Monday, July 20, 2009

 
The countdown has begun to the birth of my first grandchild, due on August 1 plus or minus. Probably plus, as first babies are frequently late, but you never know.

Way back in the autumn when my daughter gave me the word, I said how lucky she was to be living in Oregon because she wouldn’t have to go through her eighth and ninth months in a lot of heavy summer heat. I thereby cursed her and everybody living in the Northwest to the hottest, driest summer anyone can remember. Apologies to Arnie, Blair, Rodger, Mark, Corin, Steven and Mark, Stephen, Matt—I didn’t mean to do it--really.

Things are going well and it’s now just a question of waiting. We have tickets purchased, a rental car and hotels arranged for a trip out in the last ten days of August to meet the new arrival and celebrate with her and my wonderful son-in-law after they’ve had a chance to get home, get some rest and settle into the new routine.

With the birth so close, I’ve been overwhelmed by memories of my daughter’s arrival from Korea and the first moments I saw her and held her in my arms. She was six months old (approximately—the exact date of her birth is unknown) and very petite (still is, just petite for an adult, now).

It was 1:30 in the morning at JFK Airport in New York and the flight from Seoul had lasted close to 24 hours including a couple of hours layover in Anchorage.
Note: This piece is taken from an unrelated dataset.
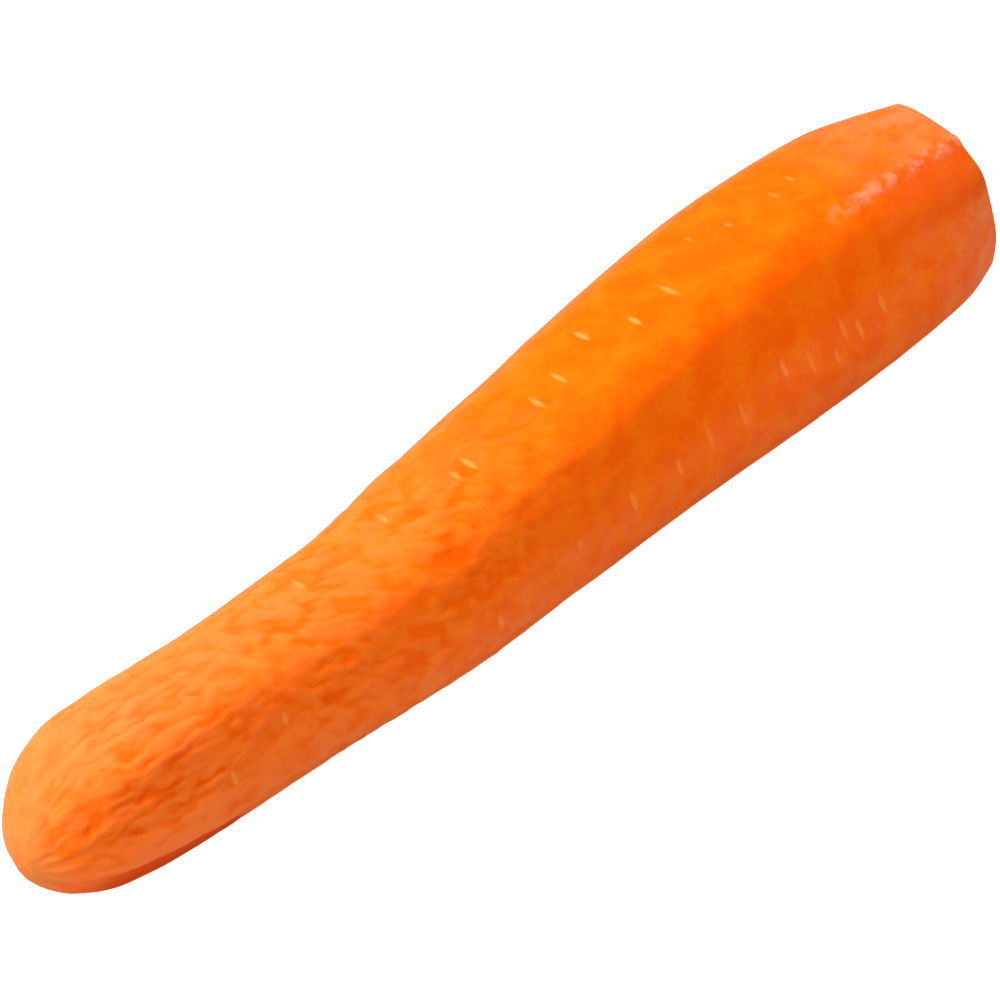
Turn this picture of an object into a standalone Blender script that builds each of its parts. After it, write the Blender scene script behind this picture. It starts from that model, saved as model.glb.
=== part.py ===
"""Peeled carrot root, lying on its underside.

Metres, +Z up.  The root points along X, with its tip towards -X and its trimmed crown towards +X.
The origin is on the surface that it lies on, under the middle of its bounding box.
The root is one body: rings of points run from the pole of the tip to the cut face of the crown.
"""
from math import cos, exp, hypot, pi, radians, sin, sqrt

import bmesh
import bpy
from mathutils import Vector, noise

MM = 0.001

# Driving dimensions
LENGTH = 200 * MM           # from the pole of the tip to the cut crown
TIP_CAP = 21.3 * MM         # how far the rounded tip reaches
TIP_BLUNTNESS = 1.85        # 2 is an ellipse, more is blunter
REST_DEPTH = 0.45 * MM      # how much of the underside is flat where the root lies
CUT_EDGE = 0.6 * MM         # broken edge round the crown's cut face
CUT_DISH = 0.5 * MM         # how far the cut face sinks to its middle

# Stations along the root: (millimetres from the tip, millimetres)
GIRTH = (
    (0, 14.8), (25, 14.4), (45, 14.0), (65, 14.7), (85, 16.3), (105, 17.3),
    (125, 18.4), (145, 19.6), (160, 20.1), (174, 19.9), (187, 19.3), (200, 18.3),
)
SWAY = (
    (0, 4.1), (10, 5.1), (23, 4.8), (36, 4.0), (50, 3.0), (75, 0.5),
    (100, 0.4), (125, 0.6), (150, -0.1), (175, -1.2), (200, -2.1),
)
LIFT = ((0, 0.0), (30, 0.0), (75, 0.3), (120, 0.0), (165, 0.0), (200, 1.0))

# The soft ridge that runs the whole length: (millimetres from the tip, degrees from +Y towards +Z)
RIDGE = ((0, 120), (40, 121), (60, 123), (85, 121), (110, 119), (130, 116), (150, 113), (200, 112))

# Broad flats of the peeled root: (degrees from the ridge, distance from the axis as a share of the girth)
FLATS = ((-35, 0.915), (36, 0.87), (118, 0.96), (195, 0.955), (-110, 0.965))
FLAT_SOFTNESS = 0.6 * MM

# Flat strokes of the knife round the crown: (degrees from +Y towards +Z,
# millimetres from the axis at the cut face, millimetres gained per millimetre away from it)
CROWN_TRIMS = (
    (42, 15.6, 0.265), (93, 15.7, 0.13), (124, 15.3, 0.14), (161, 14.0, 0.36), (184, 14.8, 0.40),
    (222, 16.1, 0.27), (262, 15.5, 0.30), (300, 15.6, 0.28), (340, 15.4, 0.28),
)
TRIM_REACH = 45 * MM        # no stroke round the crown is longer
TRIM_SOFTNESS = 0.9 * MM

# One flat stroke low on the side of the tip, which runs out towards the middle
TIP_STROKE = (210, 0.9)     # degrees from +Y towards +Z, distance from the axis as a share of the girth
TIP_STROKE_FULL = 14 * MM
TIP_STROKE_END = 40 * MM
TIP_STROKE_SOFTNESS = 0.15 * MM

# Longitudinal folds of the shrunken skin, deepest at the tip and gone before the crown
FOLD_DEPTH = 0.3 * MM
FOLD_WIDTH = 3.4 * MM
FOLD_LENGTH = 13 * MM
FOLD_END = 150 * MM
FOLD_FULL = 85 * MM

# Grooves that gather the skin into the pole of the tip
GATHER_COUNT = 13
GATHER_DEPTH = 0.3 * MM
GATHER_PEAK = 9 * MM        # distance over the skin from the pole where they are deepest

# Mesh
COLUMNS = 80
CAP_RINGS = 10
BODY_STEP = 3.4 * MM
CROWN_STEP = 1.7 * MM
CROWN_FINE = 20 * MM
CUT_RINGS = (0.7, 0.38)     # rings across the cut face, as shares of its radius

FLESH_ORANGE = "ED5D08"


def curve(stations, x):
    """Smooth curve through the stations at x metres from the tip, in the stations' own unit."""
    place = x / MM
    last = len(stations) - 1
    slopes = []
    for i in range(last + 1):
        before = stations[max(i - 1, 0)]
        after = stations[min(i + 1, last)]
        slopes.append((after[1] - before[1]) / (after[0] - before[0]))
    i = 0
    while i < last - 1 and place > stations[i + 1][0]:
        i += 1
    (x0, y0), (x1, y1) = stations[i], stations[i + 1]
    span = x1 - x0
    t = min(max((place - x0) / span, 0.0), 1.0)
    start = y0 * (1 + 2 * t) * (1 - t) ** 2 + slopes[i] * span * t * (1 - t) ** 2
    end = y1 * t * t * (3 - 2 * t) - slopes[i + 1] * span * t * t * (1 - t)
    return start + end


def along(stations, x):
    """The same curve in metres, for stations in millimetres."""
    return curve(stations, x) * MM


def ease(low, high, value):
    """0 at low, 1 at high, with no corner at either."""
    t = min(max((value - low) / (high - low), 0.0), 1.0)
    return t * t * (3 - 2 * t)


def stroke(radius, theta, angle, distance, softness):
    """Radius after a flat stroke at this angle and distance from the axis, with a soft edge."""
    facing = cos(theta - radians(angle))
    if facing < 0.3:
        return radius
    plane = distance / facing
    return 0.5 * (radius + plane - sqrt((radius - plane) ** 2 + softness ** 2))


def round_radius(x):
    """Radius at x from the tip before anything is cut flat, with the rounded end of the tip."""
    return along(GIRTH, x) * sqrt(1 - max(0.0, 1 - x / TIP_CAP) ** TIP_BLUNTNESS)


def trimmed_radius(x, theta):
    """Radius of the root at x from the tip and theta round it, before the skin's folds."""
    radius = round_radius(x)
    ridge = curve(RIDGE, x)
    for offset, share in FLATS:
        radius = stroke(radius, theta, ridge + offset, share * round_radius(x), FLAT_SOFTNESS)
    if x > LENGTH - TRIM_REACH:
        for angle, distance, gain in CROWN_TRIMS:
            reach = distance * MM + gain * (LENGTH - x)
            radius = stroke(radius, theta, angle, reach, TRIM_SOFTNESS)
    if x < TIP_STROKE_END:
        angle, share = TIP_STROKE
        share += (1 - share) * ease(TIP_STROKE_FULL, TIP_STROKE_END, x)
        radius = stroke(radius, theta, angle, share * round_radius(x), TIP_STROKE_SOFTNESS)
    return radius


def folds(x, skin, theta):
    """Height of the folds at skin metres over the surface from the pole of the tip."""
    girth = along(GIRTH, x)
    place = Vector((skin / FOLD_LENGTH, cos(theta) * girth / FOLD_WIDTH, sin(theta) * girth / FOLD_WIDTH))
    shrunken = 1 - ease(FOLD_FULL, FOLD_END, x)
    near_pole = ease(0, GATHER_PEAK, skin)
    wander = 0.5 * noise.noise(Vector((skin / FOLD_LENGTH, cos(theta), sin(theta))))
    gather = cos(GATHER_COUNT * (theta + wander)) * (skin / GATHER_PEAK) * exp(1 - skin / GATHER_PEAK)
    return FOLD_DEPTH * shrunken * near_pole * noise.noise(place) + 0.5 * GATHER_DEPTH * gather


def skin_point(x, skin, theta):
    """Point of the surface, in a frame with the tip's pole at x = 0 and the underside at z = 0."""
    radius = trimmed_radius(x, theta) + folds(x, skin, theta)
    height = along(GIRTH, x) + along(LIFT, x)
    y = along(SWAY, x) + radius * cos(theta)
    z = height + radius * sin(theta)
    return Vector((x, y, max(z, REST_DEPTH) - REST_DEPTH))


def ring_places():
    """Distances from the tip of all rings, close together at the tip and at the crown."""
    places = [TIP_CAP * (1 - cos(0.5 * pi * i / CAP_RINGS)) for i in range(1, CAP_RINGS + 1)]
    crown_start = LENGTH - CROWN_FINE
    body_rings = round((crown_start - TIP_CAP) / BODY_STEP)
    places += [TIP_CAP + (crown_start - TIP_CAP) * i / body_rings for i in range(1, body_rings + 1)]
    crown_rings = round((CROWN_FINE - CUT_EDGE) / CROWN_STEP)
    places += [crown_start + (CROWN_FINE - CUT_EDGE) * i / crown_rings for i in range(1, crown_rings + 1)]
    return places


def skin_rings():
    """Rings of points over the skin, each with the distance over the skin that it lies from the pole."""
    rings = []
    skin = 0.0
    x_before = 0.0
    radius_before = 0.0
    for x in ring_places():
        radius = round_radius(x)
        skin += hypot(x - x_before, radius - radius_before)
        x_before = x
        radius_before = radius
        rings.append([skin_point(x, skin, 2 * pi * j / COLUMNS) for j in range(COLUMNS)])
    return rings


def cut_rings(rim):
    """Rings of the cut face: its broken edge and the rings that sink to its middle."""
    middle = sum(rim, Vector()) / COLUMNS
    middle.x = LENGTH
    spread = sum(((p - middle).length for p in rim)) / COLUMNS
    edge = [middle + (Vector((LENGTH, p.y, p.z)) - middle) * (1 - CUT_EDGE / spread) for p in rim]
    rings = [edge]
    for share in CUT_RINGS:
        dish = Vector((CUT_DISH * (1 - share ** 2), 0, 0))
        rings.append([middle + (p - middle) * share - dish for p in edge])
    return rings, middle - Vector((CUT_DISH, 0, 0))


def centred(points):
    """Move to the frame's origin: the middle of the bounding box in x and y."""
    middle_x = 0.5 * (min(p.x for p in points) + max(p.x for p in points))
    middle_y = 0.5 * (min(p.y for p in points) + max(p.y for p in points))
    return [Vector((p.x - middle_x, p.y - middle_y, p.z)) for p in points]


def flesh_material():
    """Wet orange flesh with its skin peeled off."""
    material = bpy.data.materials.new("carrot_flesh")
    material.use_nodes = True
    shader = material.node_tree.nodes["Principled BSDF"]
    channels = [int(FLESH_ORANGE[i:i + 2], 16) / 255 for i in (0, 2, 4)]
    colour = [c / 12.92 if c <= 0.04045 else ((c + 0.055) / 1.055) ** 2.4 for c in channels]
    shader.inputs["Base Color"].default_value = (*colour, 1)
    shader.inputs["Roughness"].default_value = 0.42
    shader.inputs["Metallic"].default_value = 0.0
    return material


def carrot_root():
    """The whole root as one closed body."""
    rings = skin_rings()
    cut, cut_middle = cut_rings(rings[-1])
    rings += cut
    pole = Vector((0, along(SWAY, 0), along(GIRTH, 0)))
    points = centred([pole] + [p for ring in rings for p in ring] + [cut_middle])

    shape = bmesh.new()
    verts = [shape.verts.new(p) for p in points]
    grid = [verts[1 + i * COLUMNS:1 + (i + 1) * COLUMNS] for i in range(len(rings))]
    for j in range(COLUMNS):
        k = (j + 1) % COLUMNS
        shape.faces.new((verts[0], grid[0][k], grid[0][j]))
        shape.faces.new((verts[-1], grid[-1][j], grid[-1][k]))
        for ring, following in zip(grid, grid[1:]):
            shape.faces.new((ring[j], ring[k], following[k], following[j]))
    bmesh.ops.triangulate(shape, faces=shape.faces)
    bmesh.ops.recalc_face_normals(shape, faces=shape.faces)

    mesh = bpy.data.meshes.new("carrot_root")
    shape.to_mesh(mesh)
    shape.free()
    mesh.shade_smooth()
    mesh.set_sharp_from_angle(angle=radians(35))
    mesh.materials.append(flesh_material())
    root = bpy.data.objects.new("carrot_root", mesh)
    bpy.context.scene.collection.objects.link(root)
    return root


def main():
    for leftover in list(bpy.data.objects):
        bpy.data.objects.remove(leftover)
    carrot_root()


main()
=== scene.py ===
"""A peeled carrot root on a pale table, dressed over its solid.

The root is one piece.  Its form follows the solid's own stations and knife strokes on a much finer
grid; a Geometry Nodes tree then raises the shrunken skin's pads and folds, the root scars and the
torn fibres of the crown.  Metres, +Z up, tip towards -X.
"""
from collections import namedtuple
from math import cos, exp, hypot, pi, radians, sin, sqrt

import bpy
import numpy as np
from mathutils import Matrix, Vector, noise


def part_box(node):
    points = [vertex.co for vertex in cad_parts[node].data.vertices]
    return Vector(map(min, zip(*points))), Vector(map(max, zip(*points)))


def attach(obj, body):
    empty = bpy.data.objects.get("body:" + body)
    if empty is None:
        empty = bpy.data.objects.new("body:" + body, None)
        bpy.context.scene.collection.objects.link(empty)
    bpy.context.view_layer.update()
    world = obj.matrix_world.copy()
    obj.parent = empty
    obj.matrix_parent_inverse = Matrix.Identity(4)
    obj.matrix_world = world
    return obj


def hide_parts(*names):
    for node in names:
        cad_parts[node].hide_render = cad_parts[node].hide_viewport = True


bl_info = {
    "name": "Peeled Carrot",
    "version": (1, 0, 0),
    "blender": (4, 5, 0),
    "location": "View3D > Sidebar > Carrot",
    "description": "A peeled carrot root with its shrunken skin, root scars and trimmed crown",
    "category": "Add Mesh",
}

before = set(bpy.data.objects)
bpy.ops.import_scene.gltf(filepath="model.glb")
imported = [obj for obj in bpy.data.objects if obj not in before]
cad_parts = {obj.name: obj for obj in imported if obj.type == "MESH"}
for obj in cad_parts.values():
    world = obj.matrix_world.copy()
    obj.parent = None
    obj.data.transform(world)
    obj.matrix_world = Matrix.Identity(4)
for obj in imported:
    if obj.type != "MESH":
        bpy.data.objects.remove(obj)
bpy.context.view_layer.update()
ROOT_LOW, ROOT_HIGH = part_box("carrot_root")

MM = 0.001

# The root's form, as in its solid
LENGTH = ROOT_HIGH.x - ROOT_LOW.x
TIP_CAP = 21.3 * MM         # how far the rounded tip reaches
TIP_BLUNTNESS = 1.85        # 2 is an ellipse, more is blunter
REST_DEPTH = 0.45 * MM      # how much of the underside is flat where the root lies
CUT_EDGE = 0.6 * MM         # broken edge round the crown's cut face
CUT_DISH = 0.5 * MM         # how far the cut face sinks to its middle

# Stations along the root: (millimetres from the tip, millimetres)
GIRTH = (
    (0, 14.8), (25, 14.4), (45, 14.0), (65, 14.7), (85, 16.3), (105, 17.3),
    (125, 18.4), (145, 19.6), (160, 20.1), (174, 19.9), (187, 19.3), (200, 18.3),
)
SWAY = (
    (0, 4.1), (10, 5.1), (23, 4.8), (36, 4.0), (50, 3.0), (75, 0.5),
    (100, 0.4), (125, 0.6), (150, -0.1), (175, -1.2), (200, -2.1),
)
LIFT = ((0, 0.0), (30, 0.0), (75, 0.3), (120, 0.0), (165, 0.0), (200, 1.0))

# The soft ridge that runs the whole length: (millimetres from the tip, degrees from +Y towards +Z)
RIDGE = ((0, 120), (40, 121), (60, 123), (85, 121), (110, 119), (130, 116), (150, 113), (200, 112))

# Broad flats of the peeled root: (degrees from the ridge, distance from the axis as a share of the girth)
FLATS = ((-35, 0.915), (36, 0.87), (118, 0.96), (195, 0.955), (-110, 0.965))
FLAT_SOFTNESS = 0.6 * MM
RIDGE_SOFTNESS = 0.9 * MM   # how much softer the flats' edges are along the ridge
RIDGE_WIDTH = 24            # degrees beside the ridge over which they are
SOFT_FROM = 8 * MM          # radius below which edges get crisper, so that the pole stays whole

# Flat strokes of the knife round the crown: (degrees from +Y towards +Z,
# millimetres from the axis at the cut face, millimetres gained per millimetre away from it)
CROWN_TRIMS = (
    (42, 15.6, 0.265), (93, 15.7, 0.13), (124, 15.3, 0.14), (161, 14.0, 0.36), (184, 14.8, 0.40),
    (222, 16.1, 0.27), (262, 15.5, 0.30), (300, 15.6, 0.28), (340, 15.4, 0.28),
)
TRIM_REACH = 45 * MM
TRIM_SOFTNESS = 0.9 * MM
STROKE_FACING = 0.3         # cosine of the angle off a stroke from which it doesn't reach the root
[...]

Korea is 13 hours ahead of the US east coast, so for her the day was almost exactly reversed. But she came off the plane bright and wide awake in the arms of a passenger who had gotten the flight half fare for agreeing to escort an orphan baby to its new home, the other half coming out of the adoption fees I paid. I sat down on a waiting area chair and held her in front of me. She started bouncing up and down on my lap, all smiles, and then reached out to pull a pen out of my shirt pocket. I fell totally in love.

Regular reports had arrived, the first one with a picture, as soon as the adoption application had been matched to a child. She had been found, taken to an orphanage, given an extensive physical during which her age was estimated at two months, and placed with a foster family who cared for her until all the arrangements were finalized for her trip to the U.S. Here she is in a photo taken the day after she had been found—the earliest picture I have of her. As she awaits the birth of her own daughter, she has taken to using this picture for her Facebook profile.



Comments:
Congratulations to all!
 
You're killing me. I'm extremely happy for you Will.
 
Aw, too sweet!
 
No bad feelings at all....it's hotter than hell and drier than, well...ah.....really dry. Can't wait for the visit.
 
thanks for sharing that lovely story - and fingers crossed for an easy delivery

wiping tears away
 
What a beautiful story, Grandpa!
I am so looking forward to your visit.
 
I'm so glad to have met the mom to be, if only briefly. Thanks for sharing your memories of the adoption- it's a lovely story.
 
What beautiful memories! Thank you for being a special person who adopted a child and changed the child's life and your own for the better.
 
I can't recall precisely when I first met your eldest, though it was certainly within a month of her joining your family. I do remember getting a phone call at work the day after she arrived. Good lord you were happy. And clearly still are.

Jim
 
Ah...so it was your fault! Damn East Coast heatwave was the last thing we needed.

Actually, it was wonderful for the vegetable and cutting gardens. Although, without AC, we two flowers were wilted.

Congratulations on your soon to appear granddaughter!!